-- Exercise directions --
Make an exact copy of all the data.
● ● ●
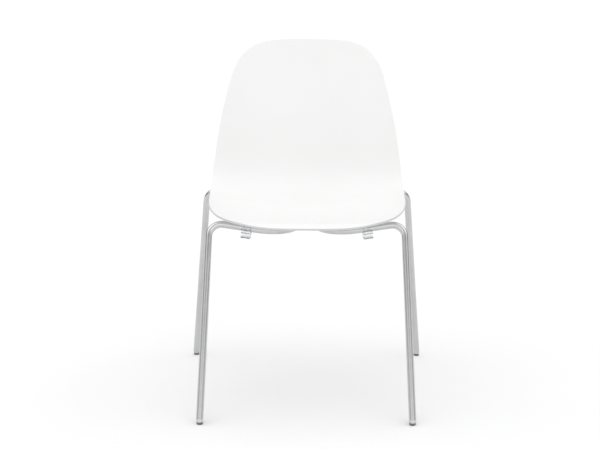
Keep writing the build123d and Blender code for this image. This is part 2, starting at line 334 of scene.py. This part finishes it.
def shell_mesh():
    """The sheet, with a rounded rim, as vertices, faces and each vertex's share of the rim's painted shade.
    """
    front, right, top, left = shell_edges()
    vertices, faces, rim = [], [], []
    wide, tall = CELLS_ACROSS + 1, CELLS_ALONG + 1
    places = [grid_place(front, right, top, left, i, j) for j in range(tall) for i in range(wide)]
    for depth in (0.0, SHELL_THICKNESS):
        first = len(vertices)
        for n, place in enumerate(places):
            vertices.append(shell_point(place.x, place.y, depth))
            cells_in = min(n % wide, wide - 1 - n % wide, n // wide, tall - 1 - n // wide)
            rim.append((1.0 / (1 + cells_in) ** 2, place.x))
        for j in range(CELLS_ALONG):
            for i in range(CELLS_ACROSS):
                a = first + j * wide + i
                face = (a, a + 1, a + wide + 1, a + wide)
                faces.append(face if depth == 0.0 else face[::-1])
    under = wide * tall
    border = [(i, front[i][0]) for i in range(wide - 1)]
    border += [(j * wide + wide - 1, right[j][0]) for j in range(tall - 1)]
    border += [((tall - 1) * wide + i, top[i][0]) for i in range(wide - 1, 0, -1)]
    border += [(j * wide, left[j][0]) for j in range(tall - 1, 0, -1)]
    rings = []
    for n, edge in border:
        ring = [n]
        for out, depth in rim_profile():
            ring.append(len(vertices))
            inner = shell_point(places[n].x, places[n].y, depth)
            vertices.append(inner.lerp(shell_point(edge.x, edge.y, depth), out))
            rim.append((1.0, edge.x))
        rings.append(ring + [under + n])
    # painted shade: only the front of the rim keeps its share, which fades out along the shell
    rim = [share * (1 - turn(vertex_along, RIM_SHADE_END - RIM_SHADE_FADE, RIM_SHADE_FADE)) for share, vertex_along in rim]
    for ring, following in zip(rings, rings[1:] + rings[:1]):
        for k in range(len(ring) - 1):
            faces.append((ring[k], ring[k + 1], following[k + 1], following[k]))
    return vertices, faces, rim


def boss_mesh(x, y, bottom):
    """A round boss under the seat, flared into the sheet and bored from below."""
    profile = [(0.0, bottom + BORE_DEPTH), (BORE_RADIUS, bottom + BORE_DEPTH), (BORE_RADIUS, bottom)]
    halfway = BOSS_EDGE * BOSS_EDGE_MIDDLE
    profile += [(BOSS_RADIUS - BOSS_EDGE, bottom), (BOSS_RADIUS - halfway, bottom + halfway)]
    profile += [(BOSS_RADIUS, bottom + BOSS_EDGE)]
    sunk = SHELL_THICKNESS / 2
    vertices, faces = [], []
    for radius, z in profile:
        vertices += [Vector((x + radius * cos(a), y + radius * sin(a), z)) for a in boss_angles()]
    for k in range(FLARE_STEPS + 1):
        angle = pi / 2 * k / FLARE_STEPS
        radius = BOSS_RADIUS + BOSS_FLARE * (1 - cos(angle))
        for a in boss_angles():
            px, py = x + radius * cos(a), y + radius * sin(a)
            rise = BOSS_FLARE * (1 - sin(angle)) if k < FLARE_STEPS else -FLARE_SINK
            vertices.append(Vector((px, py, underside_height(px, py) - rise)))
    vertices += [Vector((v.x, v.y, v.z + sunk)) for v in vertices[-BOSS_SEGMENTS:]]
    rings = len(vertices) // BOSS_SEGMENTS
    for ring in range(rings - 1):
        for k in range(BOSS_SEGMENTS):
            a = ring * BOSS_SEGMENTS + k
            b = ring * BOSS_SEGMENTS + (k + 1) % BOSS_SEGMENTS
            faces.append((a, b, b + BOSS_SEGMENTS, a + BOSS_SEGMENTS))
    faces.append(tuple(range((rings - 1) * BOSS_SEGMENTS, rings * BOSS_SEGMENTS)))
    return vertices, faces


def boss_angles():
    return [2 * pi * k / BOSS_SEGMENTS for k in range(BOSS_SEGMENTS)]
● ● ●
-- Exercise solution --
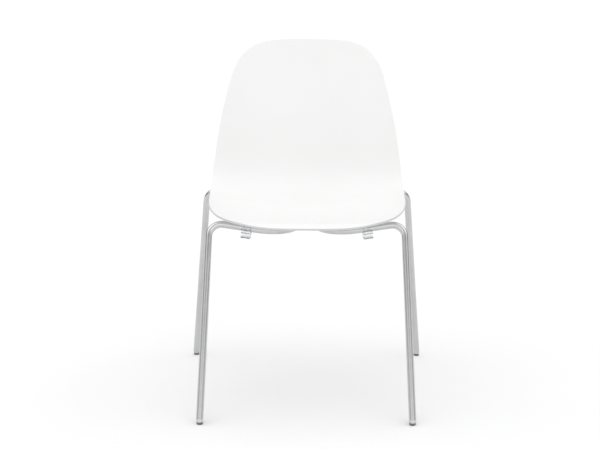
Keep writing the build123d and Blender code for this image. This is part 2, starting at line 334 of scene.py. This part finishes it.
def shell_mesh():
    """The sheet, with a rounded rim, as vertices, faces and each vertex's share of the rim's painted shade.
    """
    front, right, top, left = shell_edges()
    vertices, faces, rim = [], [], []
    wide, tall = CELLS_ACROSS + 1, CELLS_ALONG + 1
    places = [grid_place(front, right, top, left, i, j) for j in range(tall) for i in range(wide)]
    for depth in (0.0, SHELL_THICKNESS):
        first = len(vertices)
        for n, place in enumerate(places):
            vertices.append(shell_point(place.x, place.y, depth))
            cells_in = min(n % wide, wide - 1 - n % wide, n // wide, tall - 1 - n // wide)
            rim.append((1.0 / (1 + cells_in) ** 2, place.x))
        for j in range(CELLS_ALONG):
            for i in range(CELLS_ACROSS):
                a = first + j * wide + i
                face = (a, a + 1, a + wide + 1, a + wide)
                faces.append(face if depth == 0.0 else face[::-1])
    under = wide * tall
    border = [(i, front[i][0]) for i in range(wide - 1)]
    border += [(j * wide + wide - 1, right[j][0]) for j in range(tall - 1)]
    border += [((tall - 1) * wide + i, top[i][0]) for i in range(wide - 1, 0, -1)]
    border += [(j * wide, left[j][0]) for j in range(tall - 1, 0, -1)]
    rings = []
    for n, edge in border:
        ring = [n]
        for out, depth in rim_profile():
            ring.append(len(vertices))
            inner = shell_point(places[n].x, places[n].y, depth)
            vertices.append(inner.lerp(shell_point(edge.x, edge.y, depth), out))
            rim.append((1.0, edge.x))
        rings.append(ring + [under + n])
    # painted shade: only the front of the rim keeps its share, which fades out along the shell
    rim = [share * (1 - turn(vertex_along, RIM_SHADE_END - RIM_SHADE_FADE, RIM_SHADE_FADE)) for share, vertex_along in rim]
    for ring, following in zip(rings, rings[1:] + rings[:1]):
        for k in range(len(ring) - 1):
            faces.append((ring[k], ring[k + 1], following[k + 1], following[k]))
    return vertices, faces, rim


def boss_mesh(x, y, bottom):
    """A round boss under the seat, flared into the sheet and bored from below."""
    profile = [(0.0, bottom + BORE_DEPTH), (BORE_RADIUS, bottom + BORE_DEPTH), (BORE_RADIUS, bottom)]
    halfway = BOSS_EDGE * BOSS_EDGE_MIDDLE
    profile += [(BOSS_RADIUS - BOSS_EDGE, bottom), (BOSS_RADIUS - halfway, bottom + halfway)]
    profile += [(BOSS_RADIUS, bottom + BOSS_EDGE)]
    sunk = SHELL_THICKNESS / 2
    vertices, faces = [], []
    for radius, z in profile:
        vertices += [Vector((x + radius * cos(a), y + radius * sin(a), z)) for a in boss_angles()]
    for k in range(FLARE_STEPS + 1):
        angle = pi / 2 * k / FLARE_STEPS
        radius = BOSS_RADIUS + BOSS_FLARE * (1 - cos(angle))
        for a in boss_angles():
            px, py = x + radius * cos(a), y + radius * sin(a)
            rise = BOSS_FLARE * (1 - sin(angle)) if k < FLARE_STEPS else -FLARE_SINK
            vertices.append(Vector((px, py, underside_height(px, py) - rise)))
    vertices += [Vector((v.x, v.y, v.z + sunk)) for v in vertices[-BOSS_SEGMENTS:]]
    rings = len(vertices) // BOSS_SEGMENTS
    for ring in range(rings - 1):
        for k in range(BOSS_SEGMENTS):
            a = ring * BOSS_SEGMENTS + k
            b = ring * BOSS_SEGMENTS + (k + 1) % BOSS_SEGMENTS
            faces.append((a, b, b + BOSS_SEGMENTS, a + BOSS_SEGMENTS))
    faces.append(tuple(range((rings - 1) * BOSS_SEGMENTS, rings * BOSS_SEGMENTS)))
    return vertices, faces


def boss_angles():
    return [2 * pi * k / BOSS_SEGMENTS for k in range(BOSS_SEGMENTS)]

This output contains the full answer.